I can't speak on behalf of anyone else’s lineage, but I can speak for mine. In fact, I've been asked to by the Old 'Uns themselves. I've planted the bodies of my mum and dad in the foothills of Mam Tor, and watered them with my blood, and my tears and prayers. Their bodies, like generations of ancestors, going right back to those who worshipped the old Goddess Bride and lived and loved in round houses on Mam Tor's summit, are now entangled across time. I have entered the witch cave of the mountain, and been summoned into their world, a curving, time spiral of memory.

For one reason or another, the Ancestors are on the move again - especially the mothers who made us - come to shake us up a bit.

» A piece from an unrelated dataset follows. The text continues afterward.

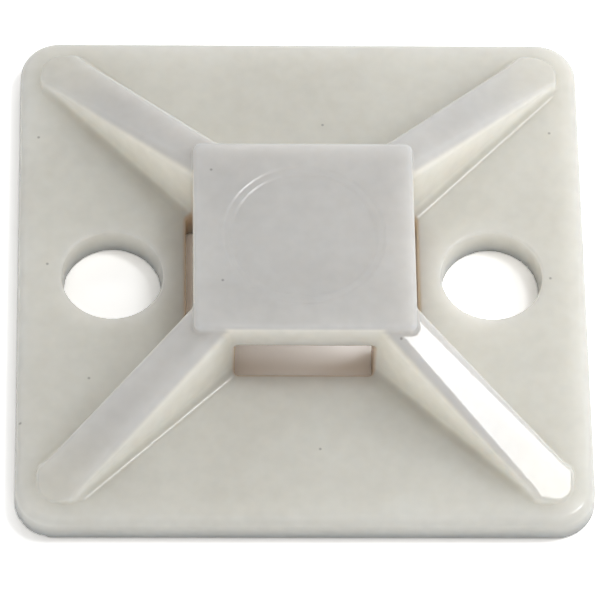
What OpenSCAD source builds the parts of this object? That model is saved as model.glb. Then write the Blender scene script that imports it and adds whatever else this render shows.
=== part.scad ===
// Four-way cable tie mount, moulded in one piece in natural nylon.
// A square base plate takes two screws. Four sloping legs carry a raised square deck,
// and a tie is threaded under the deck from any of its four sides.
// The origin is at the centre of the underside, +Z up, with the screw holes along X.

/* [Base plate] */
// Width and depth of the square base plate
base_side = 28; // [26:0.5:40]
// Thickness of the plate at its flat panels
base_t = 1.6; // [1.2:0.1:2.4]
// Radius of the plate's four corners, seen from above
corner_r = 2; // [1.6:0.1:3]
// Width of the sloping shoulder that runs round the plate
shoulder_w = 1; // [0.6:0.05:1.4]
// How far the shoulder falls from the panel to the outer side face
shoulder_drop = 0.15; // [0.1:0.05:0.5]
// Draft of the plate's outer side faces, in degrees
side_draft = 2; // [0.5:0.5:5]
// Radius where the outer side face turns into the shoulder
side_edge_r = 0.25; // [0.15:0.05:0.4]

/* [Screw holes] */
// Diameter of each screw hole
hole_d = 5; // [3:0.1:5.4]
// Distance between the centres of the two screw holes
hole_pitch = 18.65; // [18:0.05:19.2]
// Radius of the softened rim at the top of each screw hole
hole_rim_r = 0.12; // [0.05:0.01:0.3]

/* [Deck] */
// Width and depth of the raised square deck
deck_side = 10.8; // [9.6:0.1:11.4]
// Height of the deck's top above the underside of the plate
deck_top = 5.3; // [4.8:0.1:7]
// Thickness of the deck over the tie channel
deck_t = 1.65; // [1.2:0.05:2]
// Radius of the deck's four upright corners
deck_corner_r = 0.4; // [0.3:0.05:0.8]
// Radius of the soft edge round the deck's top
deck_edge_r = 0.25; // [0.1:0.05:0.28]
// Radius of the deck's lower edges, where the tie bends upwards
deck_lip_r = 0.3; // [0.1:0.05:0.5]

/* [Gate witness] */
// Outer diameter of the round witness on the deck's top
witness_d = 7.9; // [6:0.1:8.4]
// Width of the fine step inside the witness's rim
witness_step_w = 0.4; // [0.2:0.05:0.8]
// Depth of each of the witness's two steps
witness_step_t = 0.04; // [0.02:0.01:0.1]

/* [Tie channel] */
// Clear width of the tie's opening on each of the four sides
slot_w = 6.7; // [5.4:0.1:7]
// How far the channel opens the plate beyond the deck's sides, where the two mould halves meet
shut_off = 0.3; // [0.1:0.05:0.6]
// Radius on the upright edges of the posts inside the channel
post_edge_r = 0.4; // [0.1:0.05:0.8]
// Radius in the inner corners at the channel's outer ends
channel_corner_r = 0.2; // [0.1:0.05:0.25]

/* [Legs] */
// Width of each leg at its crest
leg_w = 2.3; // [1.8:0.1:2.6]
// Draft of the legs' side walls, in degrees
leg_draft = 4; // [1:0.5:6]
// Radius along both edges of a leg's crest
leg_edge_r = 0.45; // [0.2:0.05:0.6]
// Radius of the fillet between a leg's side walls and the panel
leg_foot_r = 0.45; // [0.3:0.05:0.6]
// How far a leg's crest meets the deck's corner below the deck's top
leg_drop = 0.5; // [0.45:0.05:1]
// Height of a leg's crest above the panel at the leg's outer end
leg_lip = 0.05; // [0.02:0.01:0.2]
// Distance that a leg stops short of the shoulder
leg_setback = 0.05; // [0.02:0.01:0.3]

/* [Hidden] */
$fn = 96;
nylon = [0.84, 0.83, 0.79];

// A cut runs this far past the face it opens
over = 1;
// A fillet sinks this far into the faces it blends, so that it crosses them cleanly
bite = 0.01;
// A leg's top stays this far under the deck's top where it enters the deck
leg_cover = 0.06;

// Plate
base_half = base_side / 2;
side_h = base_t - shoulder_drop;
side_lean = side_h * tan(side_draft);

// Deck
deck_half = deck_side / 2;
deck_under = deck_top - deck_t;

// Legs, measured outwards along a diagonal of the plate
diag = sqrt(2);
leg_limit_half = base_half - shoulder_w - leg_setback;
leg_limit_r = corner_r - shoulder_w - leg_setback;
crest_in = deck_half * diag - deck_corner_r * (diag - 1);
crest_out = leg_limit_half * diag - leg_limit_r * (diag - 1);
crest_in_z = deck_top - leg_drop;
crest_out_z = base_t + leg_lip;
leg_slope = atan((crest_in_z - crest_out_z) / (crest_out - crest_in));
leg_depth = deck_top;
leg_foot_w = leg_w / 2 + leg_depth * tan(leg_draft);
leg_run = crest_out - crest_in + leg_w + corner_r;
// The walls lean, so their foot lines turn a little from the diagonal
foot_turn = atan(tan(leg_draft) * sin(leg_slope));
foot_lean = asin(sin(leg_draft) * cos(leg_slope));
foot_out = leg_w / 2 + leg_lip * cos(leg_slope) * tan(leg_draft);

// Unit vector from one point of an outline to another
function towards(a, b) = (b - a) / norm(b - a);
// Angle inside an outline's corner, between its two sides
function corner_angle(a, b, c) = acos(towards(b, a) * towards(b, c));
// Twice the signed area of the corner's triangle: above zero where the outline turns left
function turn(a, b, c) = (b.x - a.x) * (c.y - b.y) - (b.y - a.y) * (c.x - b.x);
// Distance from a corner to the points where its arc begins and ends
function arc_reach(a, b, c, r) = r / tan(corner_angle(a, b, c) / 2);
// Centre of the arc that rounds a corner
function arc_centre(a, b, c, r) =
    let (middle = towards(b, a) + towards(b, c))
    b + middle / norm(middle) * r / sin(corner_angle(a, b, c) / 2);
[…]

They've asked me to send you an invite, to come and join them for a bite to eat, to swap stories and share news. We've all had a long journey, right? This is a moment to take refuge, like the weary pilgrims of old who stopped for a rest and a pint of ale and a pie. If your blood roots are in England or the Celtic faery lines, then welcome home. If you're from other lands, there's a place at the table for you too, for a slice of cake and a cup of tea. In fact, the aunties of the land can probably send a postcard home for you and collect the village news from your ancestors.

You see, the world is connected by a vast network of clucking aunties and grandmothers, whose roots go all the way down to the center of the earth, where Her heartbeat connects us all, and weaves us together.